Petitioner’s (Revenue's) Arguments
- Lack
of Formal Agreement: The Revenue argued that the Assessee
failed to produce any written agreement between itself and Pepsi to
validate the reimbursement of the visi cooler hire charges.
- Benefit
to Third-Party Trademark: For the publicity
expenses, the Revenue argued that the Franchisee Agreement explicitly
stated that Pepsi remained the sole owner of the trademark and that any
promotional benefit enured to Pepsi.
- Exclusive
Brand Visibility: The Revenue pointed out that the
advertisements explicitly featured Pepsi's trademark and trade address
without highlighting the Assessee's name. Therefore, the expenditure was
not "wholly and exclusively" for the Assessee’s business, making
the CIT(A)’s apportionment justified.
Respondent’s (Assessee's) Arguments
- Factual
Exploitation and Business Nexus: The Assessee contended
that the visi coolers were factually installed in its assigned territory
to preserve and sell the soft drinks, and Pepsi had explicitly issued a
certificate confirming the recovery of the $₹3,45,177$ hire charges.
- Commercial
Expediency: The Assessee argued that under Clause 18 of
the Franchisee Agreement, it was authorized to undertake advertising and
sales promotion activities. To augment its sales volume and maximize
profits within its allocated territory, it was commercially expedient to
fund the regional advertisement campaigns.
- Incidental
Benefit Inconsequential: Relying on established
jurisprudence, the Assessee contended that as long as an expenditure is
incurred voluntarily for the advancement of its own business, it cannot be
disallowed merely because a third party (the brand owner) derives an
incidental benefit.
Court Order / Findings
- Ruling
on Visi Cooler Charges: The High Court upheld the Income Tax
Appellate Tribunal's (ITAT) decision to allow the deduction. The Court
found that since the physical installation of the coolers and the actual
payment of the hire charges were undisputed and supported by Pepsi's certificate,
the claim could not be denied merely for the lack of a written contract.

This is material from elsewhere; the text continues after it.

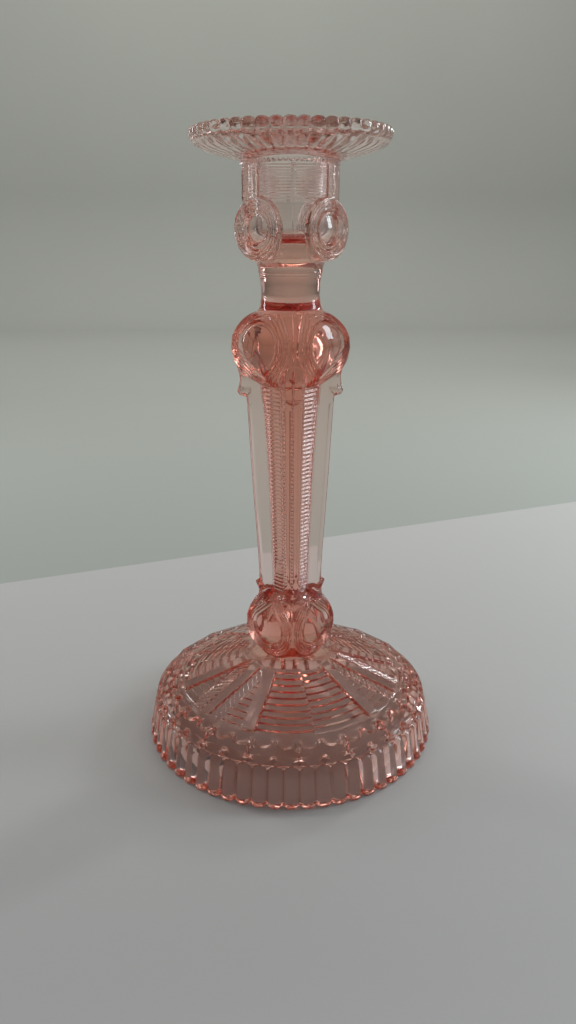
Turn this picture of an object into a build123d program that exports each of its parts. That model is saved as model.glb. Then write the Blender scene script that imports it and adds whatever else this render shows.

The payment clearly qualified as a valid business expenditure.
- Ruling
on Advertisement Expenses: The High Court dismissed
the Revenue's appeal, holding that the entire advertisement expenditure
was deductible under Section 37(1). The Court emphasized that the Assessee
was given exclusive rights to bottle, sell, and distribute products within
a dedicated territory. Therefore, publicizing the product was essential to
maximize its regional sales and profits.
- Principle
of Third-Party Benefit: The Court reiterated that when an
expenditure is laid out to promote business and earn profits, it cannot be
disallowed simply because a third party also benefits from it.
- Restriction
on Revenue’s Authority: The Court affirmed that the Revenue
cannot place itself in the "arm-chair of the businessman" to
judge the necessity or reasonableness of a commercial expenditure. It must
look at the transaction from the viewpoint of a prudent businessman guided
by commercial expediency.
Important Clarifications:
- Interpretation
of "Wholly and Exclusively": The Court clarified
that the word "wholly" refers to the quantum of the
expenditure, while "exclusively" refers to the motive,
objective, and purpose behind the expenditure.
- Omission
of "Necessity": The legislative history of
Section 37 reveals that the term "necessity" was deliberately
omitted during the drafting stage. An expenditure does not need to be
compellingly necessary to be deductible; it is sufficient if it is
incurred voluntarily for commercial expediency.
- Role of the Assessing Officer: The jurisdiction of the AO is strictly limited to verifying the factual truth of the expenditure (whether it was actually spent) and checking if it falls under the exclusions of Sections 30 to 36 or constitutes capital/personal expenses. The AO cannot judge the commercial reasonableness of the amount spent.
Sections Involved:
Section 37(1) of the Income Tax Act, 1961: Pertains to general business expenditure allowances.